Weinberg, Effective Field Theories Weinberg  in his QFT Volume 1 points out in Chapter 12, section 12.3, near Fig. 12.4 (Is Renormalizability necessary?) that for expansions in EFTs in powers of $k/M$, where $k$  is the energy scale of interest and $M$ is some common large mass scale of the theory, when $k>>M$, the S-matrix elements violate unitarity bounds. I am not sure what he means by this statement.

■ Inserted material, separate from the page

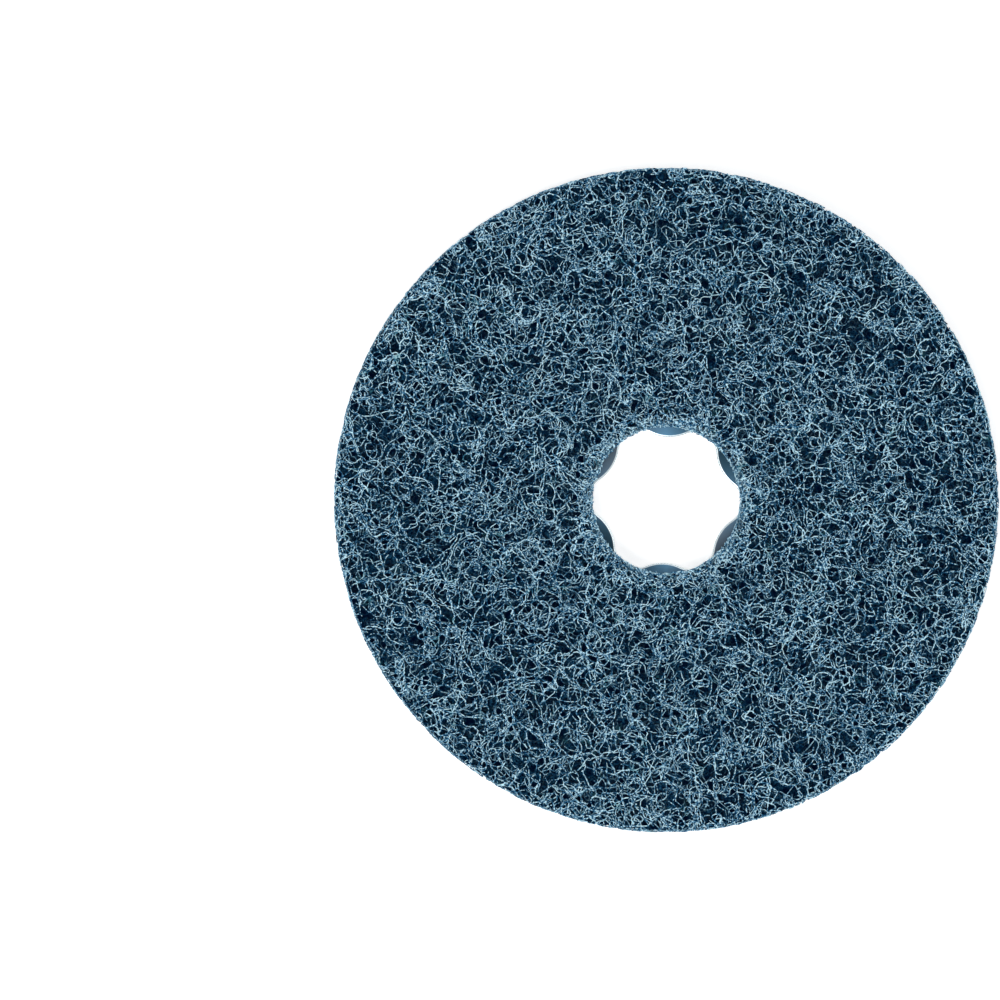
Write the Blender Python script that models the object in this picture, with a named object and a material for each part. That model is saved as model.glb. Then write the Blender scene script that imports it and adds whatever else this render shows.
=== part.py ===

 A: Unitarity says that the sum of the probabilities for all possible out states (for a given in state) must be 1. Since the probability is the square of an amplitude, if any individual amplitude has a norm which is greater than 1, unitarity can't be satisfied. In an effective field theory, the amplitudes typically grow as $\sim E/M$ to some positive power, where $E$ is the energy of the process and $M$ is the mass scale. As $E$ grows above the cutoff, eventually this factor will become large enough that the amplitude will have a norm larger than 1.
That's the idea in a nutshell. There are statements like the Froissart bound which make this more precise. There are also some beautiful examples of how effective theories can be "UV completed", and how the UV complete theory "cures" the unitarity problem in the effective field theory by "softening" the amplitude. The role of the massive $W$ and $Z$ bosons is to cure this kind of problem in Fermi's effective theory of the weak interactions, and the Higgs boson cures a related issue due to the longitudinal mode of the massive $W$ and $Z$ particles.